# Lawnmower has leak in gas tank



## Ron6519 (Mar 28, 2007)

furchild said:


> I dont know how this happened but I have filled my mower a couple of times and it runs out real fast. I checked again today and the gas tank is completely dry. Do I have to buy a new mower? Ideas?


You need to check out where it's leaking before you make plans on replacing or repairing.
Put the mower up on sawhorses so you can see the underside of the tank. Check out the hoses that go from the tank to the carburator. Did one come loose? Any splits or tears? Check the tank for cracks, especially along the seams. Check for corrosion spots on the tank. If nothing is obvious, have someone slowly add gas to the tank while you look under the tank for leaks with a strong flashlight.
Also check the carb for leaks. There's a float bowl that's split in two. The nut that holds them together can loosen or the gasket between the halves can leak.
If the tank is leaking, there should be stain marks on the floor where you store the machine.
Ron


----------



## DexterII (Jul 14, 2010)

So, is the tank actually leaking, or is it the fuel line, filter, or other component? Regardless, if gasoline is actually leaking, you should be able to identify where it is leaking from, and any of the components should be available at your local dealer.


----------



## 95025 (Nov 14, 2010)

furchild said:


> I dont know how this happened but I have filled my mower a couple of times and it runs out real fast. I checked again today and the gas tank is completely dry. Do I have to buy a new mower? Ideas?


No, you don't have to buy a new mower - unless you really want to. 

Find where it's leaking, and repair or replace it. It's that simple. 

We can't tell you where it's leaking. We'd all be doing nothing but guessing.


----------



## furchild (May 17, 2011)

*Leak in Lawnmower Gas Tank*

Thank you all very much, especially Ron for the detailed "how to". When it stops pouring outside I will take it out and try to find the leak.


----------



## Swampworks (Jan 22, 2011)

I have a similar problem. I hate to replace this mower because it has run like a charm for about 8 years now. I bet I haven't pulled the cord 3 times to start it more than twice. BUT! The tank (or something connected to it is leaking).

I can replace hoses (probably) but what if I do find a crack in the tank itself? Can that be repaired? If so, how?


----------



## 95025 (Nov 14, 2010)

Swampworks said:


> I have a similar problem. I hate to replace this mower because it has run like a charm for about 8 years now. I bet I haven't pulled the cord 3 times to start it more than twice. BUT! The tank (or something connected to it is leaking).
> 
> I can replace hoses (probably) but what if I do find a crack in the tank itself? Can that be repaired? If so, how?


It is very common for the cheap little hose/tube from the tank to the carb to get brittle and start leaking. You can buy said hose, at just about any auto parts store, for (at most) a few dollars. And get new clamps.
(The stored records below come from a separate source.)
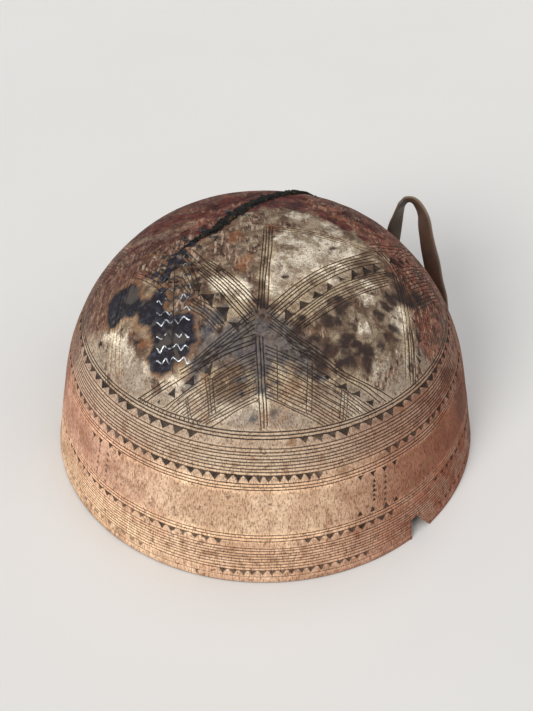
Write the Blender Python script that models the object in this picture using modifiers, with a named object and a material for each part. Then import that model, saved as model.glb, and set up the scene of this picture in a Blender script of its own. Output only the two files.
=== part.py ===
"""A carved wooden milk bowl, standing on its rim, with a pitched and stitched crack and a hide strap.

Metres, +Z up. The origin is the centre of the rim, on the plane that the bowl stands on.
"""
import math

import bmesh
import bpy
import numpy as np
from mathutils import Matrix, Vector

# Fit between neighbours
clearance = 0.0003
overrun = 0.003
weld_distance = 0.00001
sharp_angle = math.radians(32.0)

# Bowl
rim_radius = 0.145
bowl_height = 0.1504
rim_wall = 0.008
base_wall = 0.012
rim_round = 0.0012
turns = 84
steps_between_stations = 3

# The bowl's outline from rim to crown: each station's share of the radius and of the height
outline_shares = (
    (1.0, 0.0),
    (0.941, 0.243),
    (0.869, 0.484),
    (0.7355, 0.709),
    (0.533, 0.890),
    (0.270, 0.972),
    (0.0, 1.0),
)

# Piece broken out of the rim: its middle, its width at the rim and its height
notch_azimuth = math.radians(-49.0)
notch_width = 0.0145
notch_height = 0.0155
notch_lean_share = 0.33
notch_shoulder_share = 0.94

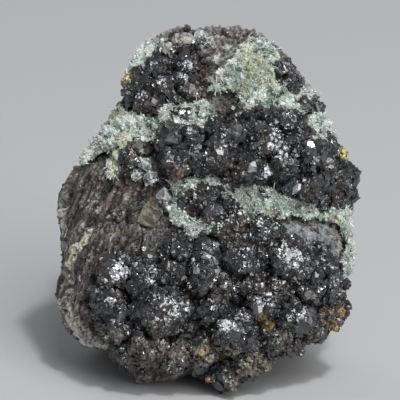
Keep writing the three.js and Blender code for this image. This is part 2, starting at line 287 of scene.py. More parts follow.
def facets(points, outward, cell, spacing, tip, seed, most, stretch=None):
    """How far each point moves along its normal onto its tipped plane, and the plane's number."""
    chance = np.random.default_rng(seed)
    length = spacing * math.sqrt(stretch[1]) if stretch else spacing
    chosen = scattered(points, cell, length, chance)
    tipped = outward[chosen] + chance.normal(0.0, tip, (len(chosen), 3))
    if stretch:
        tipped = squeezed(tipped, stretch)
    tipped /= np.linalg.norm(tipped, axis=1)[:, None]
    ground = squeezed(points, stretch) if stretch else points
    owner, _ = nearest(ground, ground[chosen])
    plane = tipped[owner]
    drop = np.einsum("ij,ij->i", points[chosen][owner] - points, plane)
    facing = np.maximum(np.einsum("ij,ij->i", outward, plane), 0.3)
    number = chance.random(len(chosen))[owner]
    return np.clip(drop / facing, -most * MM, most * MM), number


def domes(points, cell, spacing, height, seed):
    """How far each point rises on its round hump, from minus half the height, and its number."""
    chance = np.random.default_rng(seed)
    chosen = scattered(points, cell, spacing, chance)
    owner, far = nearest(points, points[chosen])
    hump = np.sqrt(limited(1.0 - (far / (0.8 * spacing * MM)) ** 2))
    return height * MM * (hump - 0.5), chance.random(len(chosen))[owner]


# %% [markdown]
# The parts of a piece that touch its neighbours are never seen, and the places where two
# minerals meet look like both. So distances to the neighbours' solids are measured, and a piece
# only grows where it is clear of the rock.

# %% Neighbours
SPHALERITE = sorted(name for name in nodes if name.startswith("sphalerite_"))
DRUSES = sorted(name for name in nodes if name.startswith("quartz_druse_"))
CONTACT = 0.4
FLOOR_CLEARANCE = 0.9


def tree_of(names):
    """The surfaces of the named solids, ready to be measured to."""
    corners, faces = [], []
    for name in names:
        mesh = nodes[name].data
        first = len(corners)
        corners += [vertex.co.copy() for vertex in mesh.vertices]
        faces += [[first + corner for corner in face.vertices] for face in mesh.polygons]
    return BVHTree.FromPolygons(corners, faces)


def distance(points, tree):
    """Millimetres from each point to the nearest surface."""
    return np.array([tree.find_nearest(point)[3] for point in points]) / MM


ROCK_TREE = tree_of(["host_rock"])
ORE_TREE = tree_of(SPHALERITE)
DRUSE_TREE = tree_of(DRUSES)


def bare(points):
    """1 where a grown piece is clear of the rock and of the floor, 0 where it is hidden."""
    clear = limited((distance(points, ROCK_TREE) - CONTACT) / CONTACT)
    return clear * (points[:, 2] > FLOOR_CLEARANCE * MM)


print(len(SPHALERITE), "sphalerite clusters and", len(DRUSES), "crusts of druse")

# %% [markdown]
# Stains and painted glints are painted as soft spots, because a stain on a stone has no sharp
# border. A few spots also paint light or shade onto the crusts. A spot is given as seen: its
# place across, its place up and its radius, all in millimetres. Each kind of spot becomes an
# attribute of the mesh, and a crystal that is strewn later takes over the attributes of the spot
# it grows on.

# %% Painted spots
CORE_SHARE = 0.4
SMALLEST_CORE = 0.8
DEPTH_SHARE = 0.6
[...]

It is rather rare for a gas tank to start leaking, unless it has been hit with something. Even so, I assume you can buy replacement tanks somewhere. I just don't know where, because I've never replaced a lawn mower gas tank.


----------



## Ron6519 (Mar 28, 2007)

Swampworks said:


> I have a similar problem. I hate to replace this mower because it has run like a charm for about 8 years now. I bet I haven't pulled the cord 3 times to start it more than twice. BUT! The tank (or something connected to it is leaking).
> 
> I can replace hoses (probably) but what if I do find a crack in the tank itself? Can that be repaired? If so, how?


You would assess the cost of repairing the tank or replacing the tank versus a new mower.
You would first find the leak.
Ron


----------



## Swampworks (Jan 22, 2011)

Should have been a little more specific I guess.

Can a crack in a tank be repaired? Is there a product that will seal the plastic that is readily available to the average consumer?


----------



## FixitDragon (Feb 9, 2011)

Swampworks said:


> Should have been a little more specific I guess.
> 
> Can a crack in a tank be repaired? Is there a product that will seal the plastic that is readily available to the average consumer?


 
Yes, JB Weld will work, can be found at auto parts stores. There are several varieties, pick the one that suits your situation best.


----------



## Ron6519 (Mar 28, 2007)

Swampworks said:


> Should have been a little more specific I guess.
> 
> Can a crack in a tank be repaired? Is there a product that will seal the plastic that is readily available to the average consumer?


You can weld certain types of plastic, but you would need to speak to the repair guys about a gas tank. I would lean towards a new tank myself. 
It's easy enough to do price shopping on the internet. I just ordered some parts for my string trimmer at Sears direct.
Ron


----------



## KeithWhisman (May 17, 2011)

It it's insured you could arrange for an, um, unplanned fire. Check your home owners policy and see if it covers lawn equipment. That's what I would do, I would never ignore a chance to get paid to burn something.


----------